Original post by Reality Check
Plenty of frozen food is extremely healthy - and in the case of frozen vegetables, they're often healthier, in terms of their vitamin and mineral content, than their 'fresh' alternatives which have been sitting around on a shop shelf for a few days, before being further stored and degrading at home. There are plenty of healthy, balanced choices in frozen food which are economical and, due to be able to portion just what you need, very budget-friendly.

This idea that all frozen food is 'unhealthy' is a curiously British thing - it doesn't exist on the continent, for example. Frozen food doesn't have to be just chips, ice-cream and turkey dinosaurs!


Okay :smile:

-Himieka
Original post by Anonymous
I am going to Coventry University and haven't got a clue what to buy for food?
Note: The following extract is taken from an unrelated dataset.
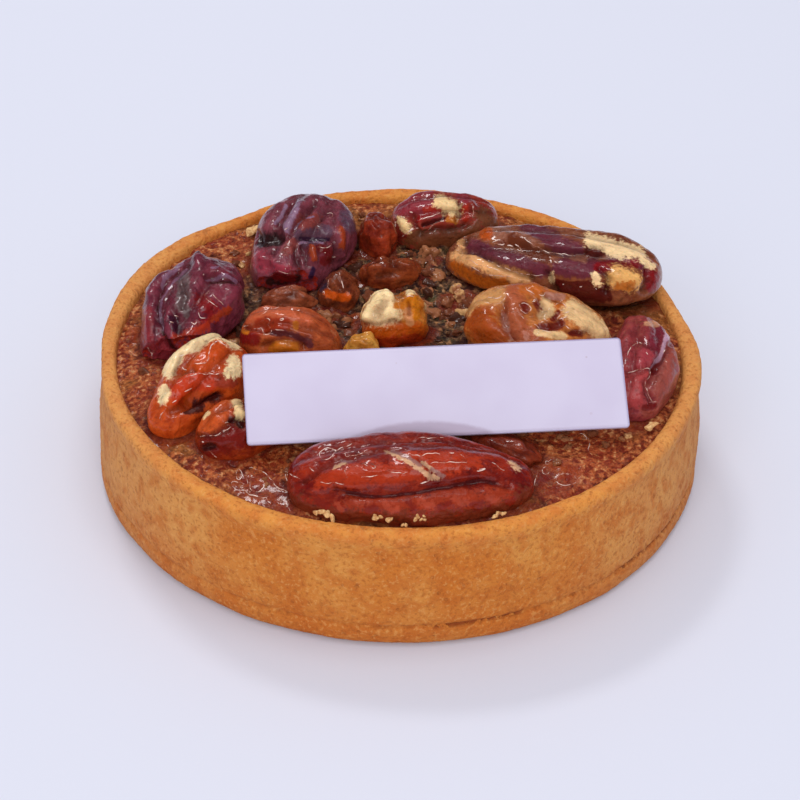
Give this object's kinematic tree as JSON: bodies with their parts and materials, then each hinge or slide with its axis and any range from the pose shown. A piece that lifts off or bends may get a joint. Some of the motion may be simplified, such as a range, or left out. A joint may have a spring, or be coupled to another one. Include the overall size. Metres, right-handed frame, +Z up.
{
  "type": "pecan pie",
  "caption": "Individual straight-sided pecan tart: a shortcrust shell, a baked nut filling, glazed pecan halves and pieces on top, and a blank card leaning on them.",
  "frame": {"origin": "centre of the flat base, on the surface that it stands on", "axes": "+Z up; -Y is the front, which the card faces; +X is to the right seen from the front"},
  "size_m": [0.081, 0.0812, 0.0263],
  "materials": {
    "shortcrust": "dry sandy shortcrust, golden tan",
    "baked_filling": "grainy baked filling under a thin glaze",
    "brick_nut": "glazed pecan, brick red",
    "plum_nut": "glazed pecan, dark plum",
    "pale_nut": "glazed nut, golden cream",
    "card_stock": "smooth white card, bare"
  },
  "bodies": {
    "root": {"shell": "shortcrust", "filling": "baked_filling", "pecan_front": "brick_nut", "pecan_left": "plum_nut", "pecan_back_left": "plum_nut", "pecan_back": "brick_nut", "pecan_back_right": "plum_nut", "pecan_middle": "brick_nut", "pecan_left_front": "brick_nut", "pecan_lobe": "brick_nut", "pecan_right": "brick_nut", "pecan_prop_left": "brick_nut", "pecan_prop_right": "brick_nut", "nut_pale": "pale_nut", "walnut_gold": "pale_nut", "piece_back": "brick_nut", "piece_flat": "brick_nut", "piece_amber": "brick_nut", "piece_brown": "brick_nut", "piece_gold": "pale_nut", "piece_low": "brick_nut", "card": "card_stock"}
  },
  "joints": []
}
I am going to live independently in a studio so... I haven't got a clue what to do


I agree with everyone else, learning to cook a couple of dishes is a great idea. You will be surprised at what you can do with some pasta, a tin of tomatoes, onion and garlic and anything you might want to add to it..mince, tuna, chicken. You can also batch cook, make several servings in one go and freeze them for future use.
When you go shopping, remember the stuff on the shelves at eye level is positioned there to make you buy it. It will be more expensive and create the most profit for the retailer. Look particularly to the bottom shelves for the cheaper stuff that does the same job. Shopping for one is easier and cheaper at a local market or greengrocers..you can buy one of something, rather than a whole family pack. Cheaper and less waste.
Good luck

Chris Stone
Student BA (Hons)- Painting, Drawing Printmaking/ Student Ambassador.